Server load doesn't normally stop websites because, like your computer, software is designed to just slow down concurrent work rather than just stop working. But sometimes it does stop working. I'm using kbin.social, and in some cases it has returned an HTTP 503 error to my web browser. That usually means that some component cannot keep up and has hit a maximum of concurrent operations, and is causing this one to fail to limit load.

Does the load on a server increase by the amount of information in it, the browsing of information, or both?

Normally browsing information.

Does upvoting and downvoting cause a load too?

Yes. Though it's a pretty good bet that that probably isn't what's producing most of the load. There are people looking to identify the problems, but I would guess that a more-significant cause is doing things like refreshing lists of threads and communities.

Does saving posts and comments to your profile also cause a server load?

Yes.

Just to be clear, the fact that server load would be an issue is not a surprise. The idea behind lemmy and kbin was that there would be many servers and the load would be spread out across them as people used different servers.

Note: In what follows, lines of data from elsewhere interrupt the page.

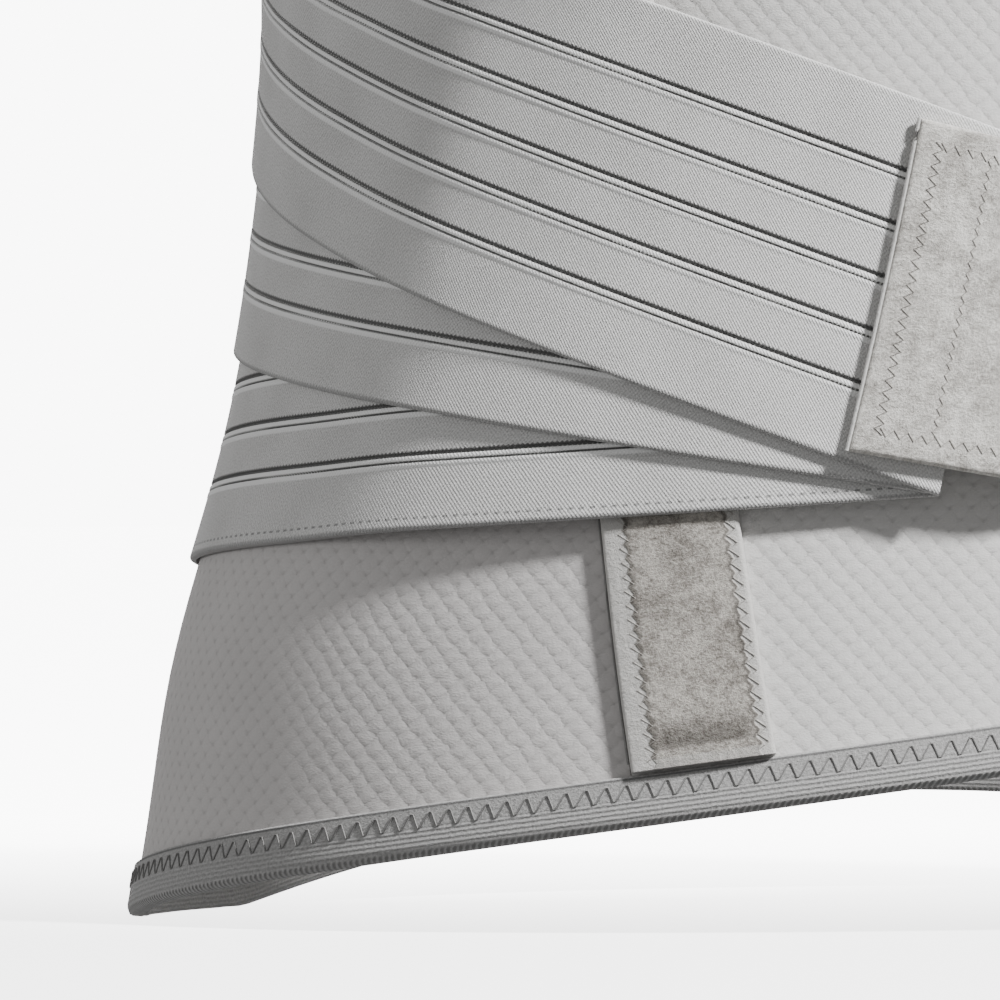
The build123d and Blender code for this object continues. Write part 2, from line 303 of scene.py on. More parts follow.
def knit(name, light, dark, pitch=0.0040, row=0.0022):
    """Spacer knit with staggered raised scales, with painted shade in the hollows between them."""
    k = Shade(name, 0.88, 0.18)
    wob = k.noise(k.vec(k.x, k.y), 330.0, 2.0)
    x = k.m("ADD", k.m("DIVIDE", k.x, pitch), k.m("MULTIPLY", wob, 0.5))
    y = k.m("DIVIDE", k.y, row)
    y = k.m("ADD", y, k.m("MULTIPLY", k.noise(k.vec(k.x, k.y, 3.0), 300.0, 2.0), 0.7))

    def dome(shift_x, shift_y):
        u = k.m("ADD", x, shift_x)
        v = k.m("ADD", y, shift_y)
        fu = k.m("SUBTRACT", u, k.m("ROUND", u))
        half = k.m("DIVIDE", v, 2.0)
        fv = k.m("MULTIPLY", k.m("SUBTRACT", half, k.m("ROUND", half)), 2.0)
        # The lower side of a scale is round and its upper side runs under the next.
        su = k.m("MULTIPLY", k.m("MULTIPLY", fu, fu), 3.0)
        low = k.m("MAXIMUM", k.m("MULTIPLY", fv, -1.0), 0.0)
        below = k.m("MULTIPLY", k.m("MULTIPLY", low, low), 1.25)
        above = k.m("MULTIPLY", k.m("MAXIMUM", fv, 0.0), 0.42)
        sv = k.m("ADD", below, above)
        return k.m("SUBTRACT", 1.0, k.m("ADD", su, sv))

    h = k.m("MAXIMUM", dome(0.0, 0.0), dome(0.5, 1.0))
    yarn = k.noise(k.vec(k.x, k.m("MULTIPLY", k.y, 1.5)), 1700.0, 3.0, 0.65)
    blotch = k.noise(k.vec(k.x, k.y, 7.0), 60.0, 3.0)
    # Painted shade: the hollows between the scales are darker; yarn grain and blotches add the cloth's
    # own tone.
    crease_shade_and_tone = k.m("ADD", k.ramp(h, 0.1, 0.75, 0.12, 0.6), k.m("MULTIPLY", yarn, 0.5))
    crease_shade_and_tone = k.m("ADD", crease_shade_and_tone, k.m("MULTIPLY", k.m("SUBTRACT", blotch, 0.5), 0.3), clamp=True)
    k.color(k.mix(crease_shade_and_tone, dark, light))
    k.bump(k.m("ADD", h, k.m("MULTIPLY", yarn, 0.5)), 0.0005, 0.5)
    return k.mat


def velour(name, light, dark, edge=None, kind=None):
    """Brushed loop pile; kind 'strip' adds its selvages, the pocket end and painted shade in the pocket.
    """
    k = Shade(name, 1.0, 0.45)
    v = k.vec(k.x, k.y)
    fine = k.noise(v, 1900.0, 4.0, 0.75)
    mid = k.noise(k.vec(k.x, k.y, 4.0), 520.0, 3.0, 0.6)
    big = k.noise(k.vec(k.x, k.y, 9.0), 110.0, 3.0, 0.6)
    f = k.m("ADD", k.m("MULTIPLY", fine, 0.8), k.m("MULTIPLY", mid, 0.55))
    f = k.m("ADD", f, k.m("MULTIPLY", big, 0.6))
    f = k.ramp(f, 0.72, 1.24)
    col = k.mix(f, dark, light)
    height = k.m("ADD", fine, k.m("MULTIPLY", mid, 1.2))
    if kind == "strip":
        # x is across the strip from its front edge, y up from its lower end.
        tooth = k.m("PINGPONG", k.y, 0.0014)
        jag = k.m("ADD", k.m("MULTIPLY", tooth, 0.55), k.m("MULTIPLY", mid, 0.0009))
        left = k.ramp(k.m("ADD", k.x, jag), 0.0209, 0.0213)
        right = k.ramp(k.m("SUBTRACT", k.x, jag), 0.0016, 0.0012)
        sel = k.m("MAXIMUM", left, right)
        near = k.m("MAXIMUM", k.band(k.m("ADD", k.x, jag), 0.0207, 0.0004, 0.0003),
                   k.band(k.m("SUBTRACT", k.x, jag), 0.0018, 0.0003, 0.0003))
        end = k.ramp(k.m("ADD", k.y, k.m("MULTIPLY", mid, 0.0006)), 0.0030, 0.0024)
        # Painted shade darkens the pocket just above the strip's lower end.
        pocket_shade = k.m("MULTIPLY", k.ramp(k.y, 0.0115, 0.0048), k.ramp(k.y, 0.0036, 0.0046))
        pocket_shade = k.m("MULTIPLY", pocket_shade, k.band(k.x, 0.0115, 0.0078, 0.0022))
        col = k.mix(k.m("MULTIPLY", pocket_shade, 0.62), col, (0.055, 0.048, 0.042))
        col = k.mix(k.m("MULTIPLY", near, 0.6), col, (0.05, 0.045, 0.04))
        col = k.mix(k.m("MULTIPLY", end, 0.5), col, edge)
        col = k.mix(k.m("MULTIPLY", sel, 0.9), col, edge)
        height = k.m("SUBTRACT", height, k.m("MULTIPLY", sel, 0.7))
    k.color(col)
    k.bump(height, 0.0006, 0.6)
    return k.mat


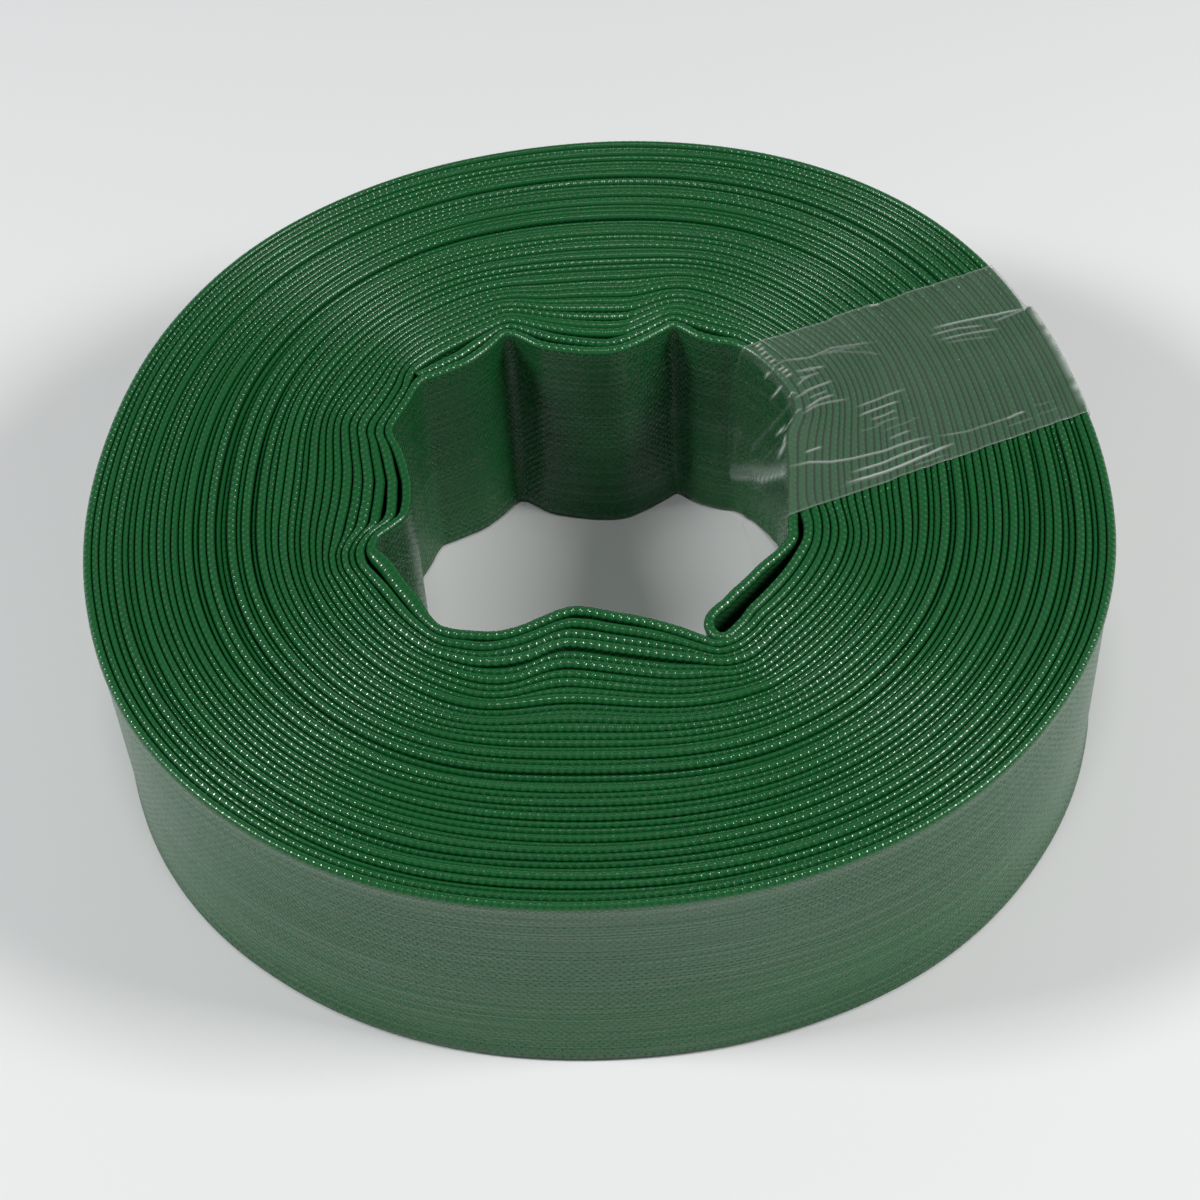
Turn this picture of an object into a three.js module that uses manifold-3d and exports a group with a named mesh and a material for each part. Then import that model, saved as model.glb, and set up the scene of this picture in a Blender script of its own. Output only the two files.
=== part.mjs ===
// Lay-flat irrigation hose, wound flat into a roll and held by one strip of clear tape.
// Millimetres, +Z up, the roll lies flat on z = 0 with its eye on the vertical axis.
//
// The hose is one continuous flat tube. Its turns stand on edge, so the height of the
// roll is the lay-flat width of the hose. It is modelled in four stretches:
//   hose_folded_start  the start of the hose, from the inner cut end back to the fold
//   hose_inner_turn    the fold (an open pocket) and the innermost full turn around the eye
//   hose_coil          the wound turns, one closed ring with the creased eye
//   hose_outer_turn    the outermost turn, up to the outer cut end
// and the strip of clear tape is tape_band, a closed loop round the section of the roll.
import * as THREE from 'three';
import { mergeVertices } from 'three/addons/utils/BufferGeometryUtils.js';
import Module from 'manifold-3d';

// ---- driving dimensions ------------------------------------------------------------
const LAYFLAT_WIDTH = 84;      // flat width of the 51 mm bore hose = height of the roll
const TURN = 2.05;             // thickness of one flattened turn, two walls together
const GAP = 0.3;               // clearance between neighbouring solids
const OUTER_END = 24.5;        // angle of the outer cut end, degrees
const TAPE_WIDTH = 72;         // width of the tape
const TAPE_ANGLE = 20;         // direction of the tape across the roll, degrees
const TAPE_OFFSET = -1.4;      // the tape's centre line passes this far from the axis
const TAPE_FILM = 0.3;         // thickness of the tape solid
const TAPE_SEAT = 0.6;         // how far the tight tape presses into the soft edges

// Angles run counter-clockwise from +X. The innermost turn starts at the fold at 296
// degrees and ends behind it at 656 degrees. Each row gives the radius of a turn's inner
// face at these angles: the creases and bulges of a roll that was squeezed.
const ANG = [
  296, 298, 300, 305, 310, 320, 330, 335, 340, 345, 350, 355, 360, 365, 370, 375,
  380, 385, 390, 400, 405, 410, 415, 420, 424, 427, 430, 433, 436, 440, 445, 450,
  455, 460, 465, 468, 470, 472, 475, 480, 485, 490, 495, 498, 502, 505, 510, 515,
  518, 521, 525, 530, 535, 540, 545, 548, 551, 554, 557, 560, 565, 570, 577, 581,
  587, 590, 595, 600, 605, 610, 615, 620, 625, 630, 635, 640, 645, 650, 653, 656,
];
const INNER_TURN = [
  65.3, 63.4, 62.3, 61.6, 60.8, 60.5, 62.6, 63.7, 62.1, 61.0, 60.5, 60.3, 60.7, 61.3, 62.3, 64.2,
  69.0, 71.7, 73.0, 74.3, 74.8, 74.5, 72.1, 71.3, 72.5, 73.3, 69.0, 64.8, 61.6, 58.6, 57.3, 57.5,
  58.7, 60.7, 64.2, 69.0, 72.2, 73.5, 71.7, 69.5, 68.7, 69.8, 71.9, 73.5, 72.7, 71.7, 71.1, 70.8,
  69.0, 65.6, 62.6, 60.2, 58.7, 58.4, 59.1, 60.3, 64.5, 70.6, 72.5, 70.8, 69.7, 69.7, 70.1, 71.6,
  73.0, 71.9, 69.0, 66.1, 61.6, 56.2, 52.2, 50.2, 50.4, 51.7, 53.3, 55.4, 58.7, 63.4, 67.6, 72.9,
];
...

Some of what people will be working on is figuring out what the issues are that are causing the most slowdown, and then the developers will fix those. This is common in software development -- scaling up means that one gets more users until something starts to go wrong, fixes that, and so forth. There will be a limit where one server cannot scale up further, though.

Most large websites like Reddit have many servers, but they're rigged up to split work up so that an individual user can't really see which server is being used -- a server that isn't heavily loaded is automatically used. For a number of reasons, mostly centering around the fact that kbin and lemmy instances aren't all identical and serving up the same information, kbin and lemmy don't do that (or at least, mostly don't do that).